The Personal Prayer Walk – 1

(THE BEGINNINGS OF PRAYER)

Much has been written on this subject of personal prayer and the purpose of this article is not to repeat any of the familiar thoughts that have been already expressed in the past, but to perhaps share something different and yet not so new.

It has been well stated that prayer is communication with God that travels in a two-way cycle. When we pray, we speak to God, bringing to Him all our difficulties, trials faced, problems, etc, and when we read / feed upon His Word, He is able to communicate back with us and direct us according to our need.  This basic form of praying and reading the Word completes the cycle of communication between man and God through the agency of the Holy Spirit.

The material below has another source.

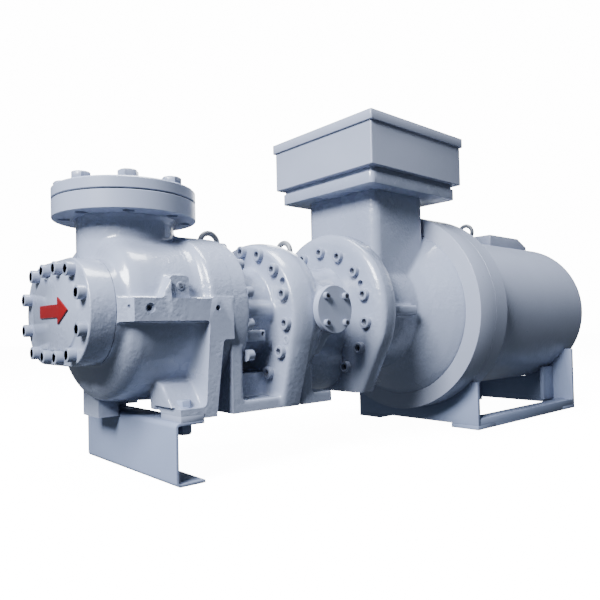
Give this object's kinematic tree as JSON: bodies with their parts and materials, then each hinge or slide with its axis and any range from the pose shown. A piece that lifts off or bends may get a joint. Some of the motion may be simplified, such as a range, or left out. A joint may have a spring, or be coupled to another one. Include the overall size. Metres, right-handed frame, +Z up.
{
  "type": "screw compressor",
  "caption": "Screw compressor block with a close-coupled electric motor, blanked top inlet, terminal box, channel support and welded motor base.",
  "frame": {"origin": "on the floor, at the middle of the underside of the support channel's lower leg, under the middle of the rotor casing", "axes": "+X along the shafts from the compressor's front cover towards the motor, +Z up, +Y across, away from the side with the machined ledge and the side port cover"},
  "size_m": [1.744, 0.568, 0.824],
  "materials": {
    "cast_enamel": "glossy light blue-grey enamel over rough iron casting",
    "machined_enamel": "thin blue-grey enamel over machined faces, satin",
    "sheet_enamel": "smooth satin grey enamel on rolled plate and sheet",
    "frame_enamel": "satin darker blue-grey enamel on welded plate",
    "eyebolt_steel": "dull dark grey forged steel",
    "gasket_sheet": "dark matte gasket sheet",
    "arrow_red": "red enamel"
  },
  "bodies": {
    "root": {"support_channel": "frame_enamel", "near_foot_shim": "machined_enamel", "far_foot_shim": "machined_enamel", "rotor_casing": "cast_enamel", "front_cover": "cast_enamel", "flow_arrow_plate": "arrow_red", "inlet_gasket": "gasket_sheet", "inlet_blind_flange": "machined_enamel", "bearing_housing": "cast_enamel", "second_bearing_cap": "cast_enamel", "drive_end_housing": "cast_enamel", "side_port_cover": "machined_enamel", "motor_end_shield": "cast_enamel", "motor_ring": "machined_enamel", "motor_shell": "sheet_enamel", "motor_rear_cover": "sheet_enamel", "shell_top_housing": "sheet_enamel", "terminal_duct": "cast_enamel", "terminal_base_plate": "cast_enamel", "terminal_box": "sheet_enamel", "terminal_lid": "sheet_enamel", "base_front_saddle": "frame_enamel", "base_rear_saddle": "frame_enamel", "base_front_pad_near": "frame_enamel", "base_front_pad_far": "frame_enamel", "base_rear_pad_near": "frame_enamel", "base_rear_pad_far": "frame_enamel", "base_rail_near": "frame_enamel", "base_rail_far": "frame_enamel", "base_rear_rib_near": "frame_enamel", "base_rear_rib_far": "frame_enamel", "bearing_housing_eyebolt": "eyebolt_steel", "drive_housing_eyebolt": "eyebolt_steel", "motor_eyebolt": "eyebolt_steel"}
  },
  "joints": []
}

T116wo Bases of Prayer: (1) Though prayer in general can be breathed by any person at any time, a sustained personal prayer habit is only possible through a personal relationship with God, which comes through knowing Christ. Jesus said: “I am the way the truth and the life, no man comes to the Father (in prayer or otherwise), except he comes through me” (Jn 14:6).  “Christian prayer is a covenant relationship between God and man in Christ.” (ccc # 2564).  (2)  The second basis for such communication (of prayer & the Word) is Love:  God relates to man in what is essentially a love-based relationship, for God is love – (1 Jn 4:8).  Without this vital element of love, any communication would die a natural death.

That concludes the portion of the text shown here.